PROBLEM REQUIREMENTS
Repeat verbatim only the lines from the opening of the material below through the one that contains "return node".

DATASET SECTION

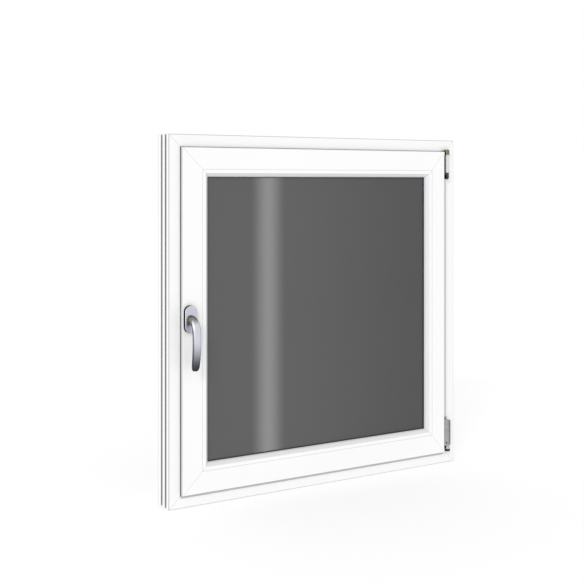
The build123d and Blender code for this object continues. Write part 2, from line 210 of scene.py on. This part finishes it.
class Nodes:
    """Adds and joins the nodes of one material's tree."""

    def __init__(self, tree):
        self.tree = tree
        tree.nodes.clear()

    def add(self, kind, inputs=None, **settings):
        node = self.tree.nodes.new(kind)
        for name, value in settings.items():
            setattr(node, name, value)
        for name, value in (inputs or {}).items():
            socket = node.inputs[name]
            if isinstance(value, bpy.types.NodeSocket):
                self.tree.links.new(value, socket)
            else:
                socket.default_value = value
        return node

    def math(self, operation, first, second=0.0, third=0.0):
        values = {0: first, 1: second, 2: third}
        return self.add("ShaderNodeMath", values, operation=operation).outputs[0]

    def ramp(self, value, low, high, at_low, at_high):
        """A smooth step from one value to another as the input goes from low to high."""
        limits = {
            "Value": value,
            "From Min": low,
            "From Max": high,
            "To Min": at_low,
            "To Max": at_high,
        }
        return self.add("ShaderNodeMapRange", limits, interpolation_type="SMOOTHSTEP").outputs[0]

    def mix(self, factor, first, second):
        colours = {"Factor": factor, "A": first, "B": second}
        return self.add("ShaderNodeMix", colours, data_type="RGBA").outputs["Result"]

    def place(self):
        """The point on the object as separate X, Y and Z."""
        point = self.add("ShaderNodeTexCoord").outputs["Object"]
        return self.add("ShaderNodeSeparateXYZ", {0: point})

    def noise(self, scale, detail=2.0, stretch=(1, 1, 1)):
        point = self.add("ShaderNodeTexCoord").outputs["Object"]
        stretched = self.add("ShaderNodeMapping", {"Vector": point, "Scale": stretch}).outputs[0]
        inputs = {"Vector": stretched, "Scale": scale, "Detail": detail}
        return self.add("ShaderNodeTexNoise", inputs).outputs[0]

    def bump(self, height, distance, strength=1.0):
        values = {"Height": height, "Distance": distance, "Strength": strength}
        return self.add("ShaderNodeBump", values).outputs[0]

    def finish(self, inputs):
        """Closes the tree with the main shader and the output."""
        shader = self.add("ShaderNodeBsdfPrincipled", inputs)
        self.add("ShaderNodeOutputMaterial", {"Surface": shader.outputs[0]})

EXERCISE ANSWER
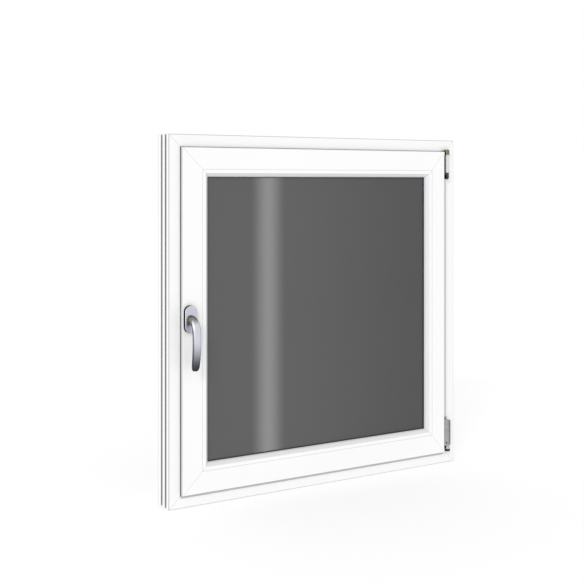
The build123d and Blender code for this object continues. Write part 2, from line 210 of scene.py on. This part finishes it.
class Nodes:
    """Adds and joins the nodes of one material's tree."""

    def __init__(self, tree):
        self.tree = tree
        tree.nodes.clear()

    def add(self, kind, inputs=None, **settings):
        node = self.tree.nodes.new(kind)
        for name, value in settings.items():
            setattr(node, name, value)
        for name, value in (inputs or {}).items():
            socket = node.inputs[name]
            if isinstance(value, bpy.types.NodeSocket):
                self.tree.links.new(value, socket)
            else:
                socket.default_value = value
        return node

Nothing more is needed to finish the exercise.